Mental health stigma and discrimination charity, Stamp It Out County Durham, are busy preparing for the first national mental health campaign of 2022 – Time to Talk Day, ran by Mind and Rethink Mental Illness in England, in partnership with Co-op.
The campaign runs UK wide, with SAMH (Scottish Association for Mental Health) and See Me in Scotland, Inspire and Change Your Mind in Northern Ireland and Time to Change Wales.
One in four people will experience a mental health problem in any given year. We want everyone to feel comfortable talking about mental health- whenever they like.
Taking about mental health reduces stigma, helping create supportive communities where we can talk openly about mental health and feel empowered to seek help.
The 2022 campaign theme is: ‘However you do it, have a conversation about mental health’, encouraging everyone to find a way that works for them.
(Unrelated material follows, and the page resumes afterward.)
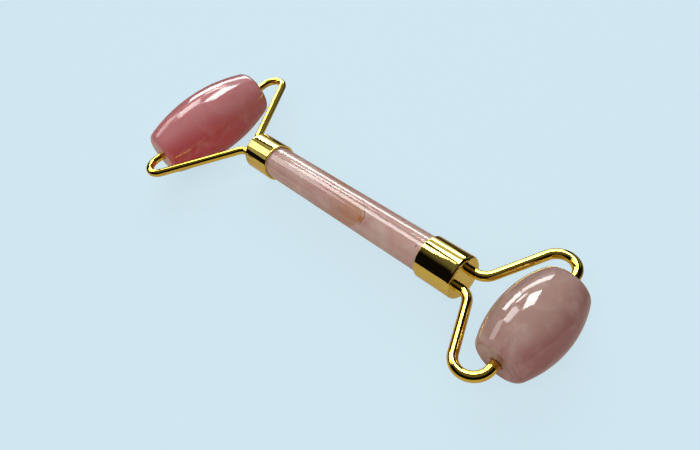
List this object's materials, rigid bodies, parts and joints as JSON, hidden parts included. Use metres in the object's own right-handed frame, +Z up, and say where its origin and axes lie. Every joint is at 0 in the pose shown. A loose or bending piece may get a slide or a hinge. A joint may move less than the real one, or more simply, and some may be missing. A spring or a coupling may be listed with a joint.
{
  "type": "face roller",
  "caption": "Double ended face roller: a stone rod handle in gilt ferrules, each end with a wire fork carrying a freely spinning barrel shaped stone.",
  "frame": {"origin": "middle of the overall length, on the axis of the handle rod", "axes": "+X along the handle from the large roller towards the small roller, +Y along the roller axes, +Z up out of the plane of the two forks"},
  "size_m": [0.1528, 0.0588, 0.0222],
  "materials": {
    "handle_stone": "polished rose quartz, pale greyish pink, slightly translucent",
    "large_roller_stone": "polished rose quartz, deep rose, slightly translucent",
    "small_roller_stone": "polished rose quartz, greyish pink, slightly translucent",
    "gilt_ferrule": "mirror polished gold plate",
    "gilt_wire": "mirror polished gold plate",
    "nylon_bush": "natural nylon",
    "cement": "cured epoxy cement"
  },
  "bodies": {
    "handle": {"handle_rod": "handle_stone", "large_end_ferrule": "gilt_ferrule", "small_end_ferrule": "gilt_ferrule", "large_end_cement": "cement", "small_end_cement": "cement", "large_fork_left_arm": "gilt_wire", "large_fork_right_arm": "gilt_wire", "small_fork_left_arm": "gilt_wire", "small_fork_right_arm": "gilt_wire"},
    "large_roller": {"large_roller_stone": "large_roller_stone", "large_roller_left_bush": "nylon_bush", "large_roller_right_bush": "nylon_bush"},
    "small_roller": {"small_roller_stone": "small_roller_stone", "small_roller_left_bush": "nylon_bush", "small_roller_right_bush": "nylon_bush"}
  },
  "joints": [
    {"name": "large_roller_spin", "type": "hinge", "parent": "handle", "child": "large_roller", "pos_m": [-0.06535, 0, 0], "axis": [0, 1, 0], "continuous": true},
    {"name": "small_roller_spin", "type": "hinge", "parent": "handle", "child": "small_roller", "pos_m": [0.06765, 0, 0], "axis": [0, 1, 0], "continuous": true}
  ]
}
Call or text a friend, meet for a walk & talk, create a quiz, share online or find stories to relate to, discuss mental health over lunch or coffee… however you do it, start the conversation.
Time to Talk Day is all about creating supportive communities by having conversations with family, friends, or colleagues about mental health.
This year in County Durham, the Stamp It Out Partnership Hub are working to connect communities and encourage people to take time out to talk about mental health.
The Stamp It Out Partnership Hub works to promote and protect the health of the public, particularly those living with mental health conditions, in County Durham and the surrounding areas.
This is done by educating the public in all areas relating to mental health conditions to reduce stigma and discrimination towards people who experience mental health problems and to raise awareness of the signs and symptoms of poor mental health.
Stamp It Out believes you don’t have to be a Superhero to start a conversation about mental health, however if you need the help of a Superhero then Anti-Stigma Kid is on hand.
Anti-Stigma Kid (ASK) is a character designed by Peter Swan, an Anti-Stigma Ambassador for the Stamp It Out Partnership Hub.
He said: “I created Anti-Stigma Kid so that a serious message could be conveyed in a visual medium accessible to people of all ages.
“I believe that the colourful graphics can help capture people’s attention and interest and show people that stigma associated with poor mental health can have very real consequences.
“These comics will be distributed at Stamp it Out events and will be left at various community locations including libraries, doctors surgeries and community centres.
“The comic gives the reader ideas about how they can themselves help to challenge stigma and discrimination.”